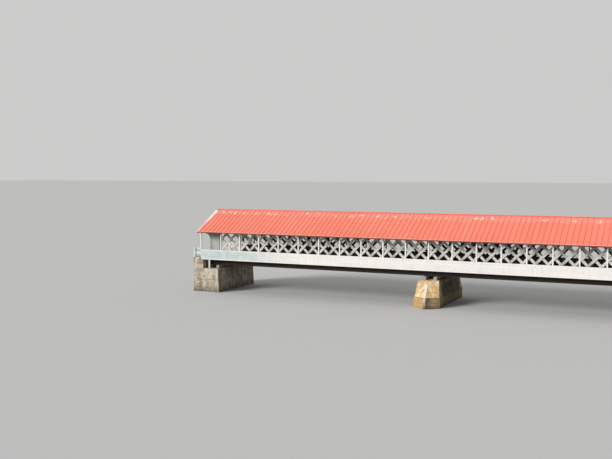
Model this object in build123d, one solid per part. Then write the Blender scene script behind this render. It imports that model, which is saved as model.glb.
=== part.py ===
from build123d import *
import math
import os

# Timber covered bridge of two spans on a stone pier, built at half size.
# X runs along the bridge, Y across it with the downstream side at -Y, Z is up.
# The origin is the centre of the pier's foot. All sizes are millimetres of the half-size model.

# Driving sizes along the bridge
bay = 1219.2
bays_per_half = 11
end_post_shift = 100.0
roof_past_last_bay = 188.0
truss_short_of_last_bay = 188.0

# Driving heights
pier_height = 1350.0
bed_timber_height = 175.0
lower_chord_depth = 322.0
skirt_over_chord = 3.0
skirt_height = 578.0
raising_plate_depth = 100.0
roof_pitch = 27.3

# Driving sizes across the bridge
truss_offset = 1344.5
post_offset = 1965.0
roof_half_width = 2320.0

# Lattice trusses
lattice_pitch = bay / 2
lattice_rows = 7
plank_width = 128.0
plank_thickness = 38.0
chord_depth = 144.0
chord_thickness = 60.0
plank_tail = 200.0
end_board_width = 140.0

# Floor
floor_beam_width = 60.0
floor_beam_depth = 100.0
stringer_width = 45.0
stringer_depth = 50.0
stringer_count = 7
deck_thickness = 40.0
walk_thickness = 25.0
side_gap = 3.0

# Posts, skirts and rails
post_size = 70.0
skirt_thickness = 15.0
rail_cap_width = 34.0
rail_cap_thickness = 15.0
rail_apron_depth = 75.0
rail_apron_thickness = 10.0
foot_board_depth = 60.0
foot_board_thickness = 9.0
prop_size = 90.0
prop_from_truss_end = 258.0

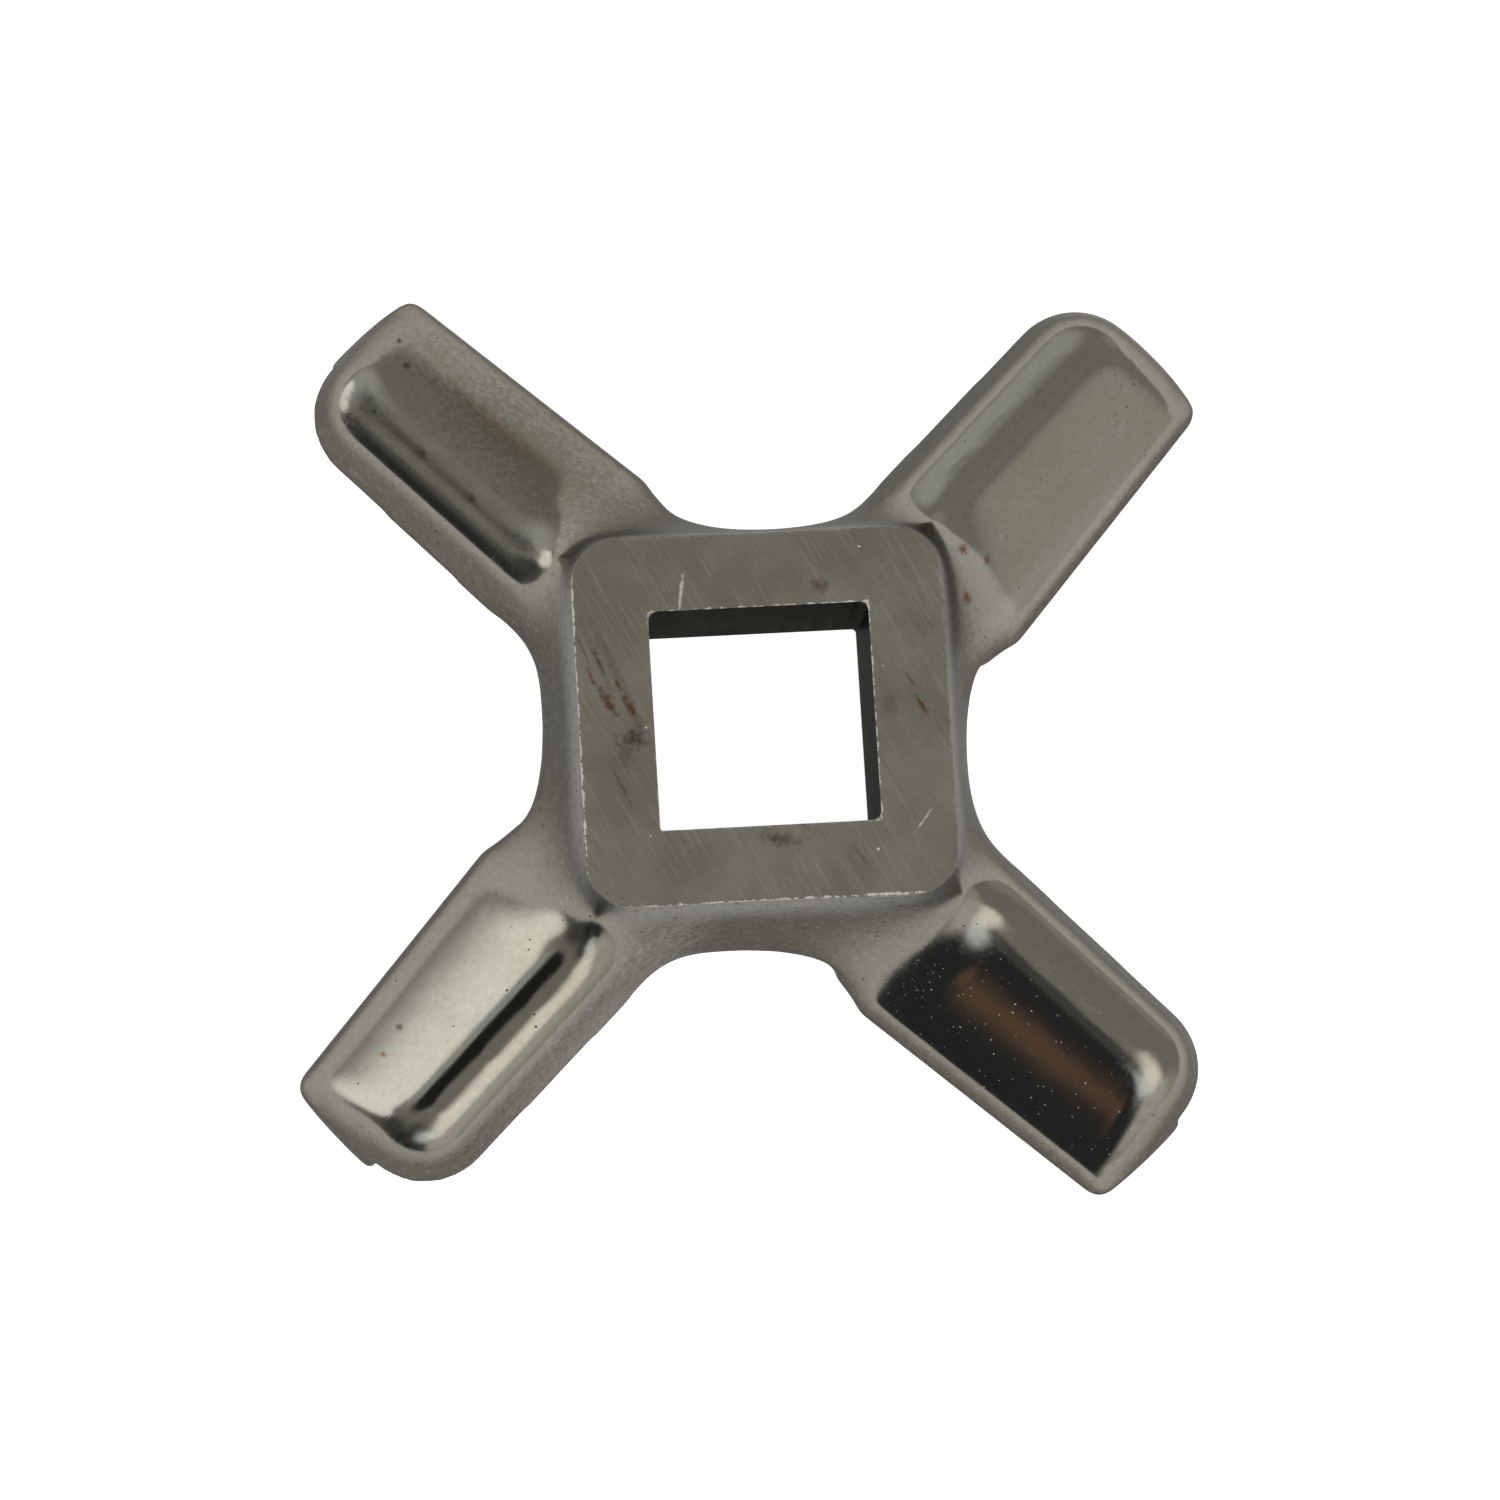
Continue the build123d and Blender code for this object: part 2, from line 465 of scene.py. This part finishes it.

----

Stated exercise. Search the entries for "model" and copy out each line that has it.

Exercise result.
Model this object in build123d, one solid per part. Then write the Blender scene script behind this render. It imports that model, which is saved as model.glb.
# The origin is the centre of the pier's foot. All sizes are millimetres of the half-size model.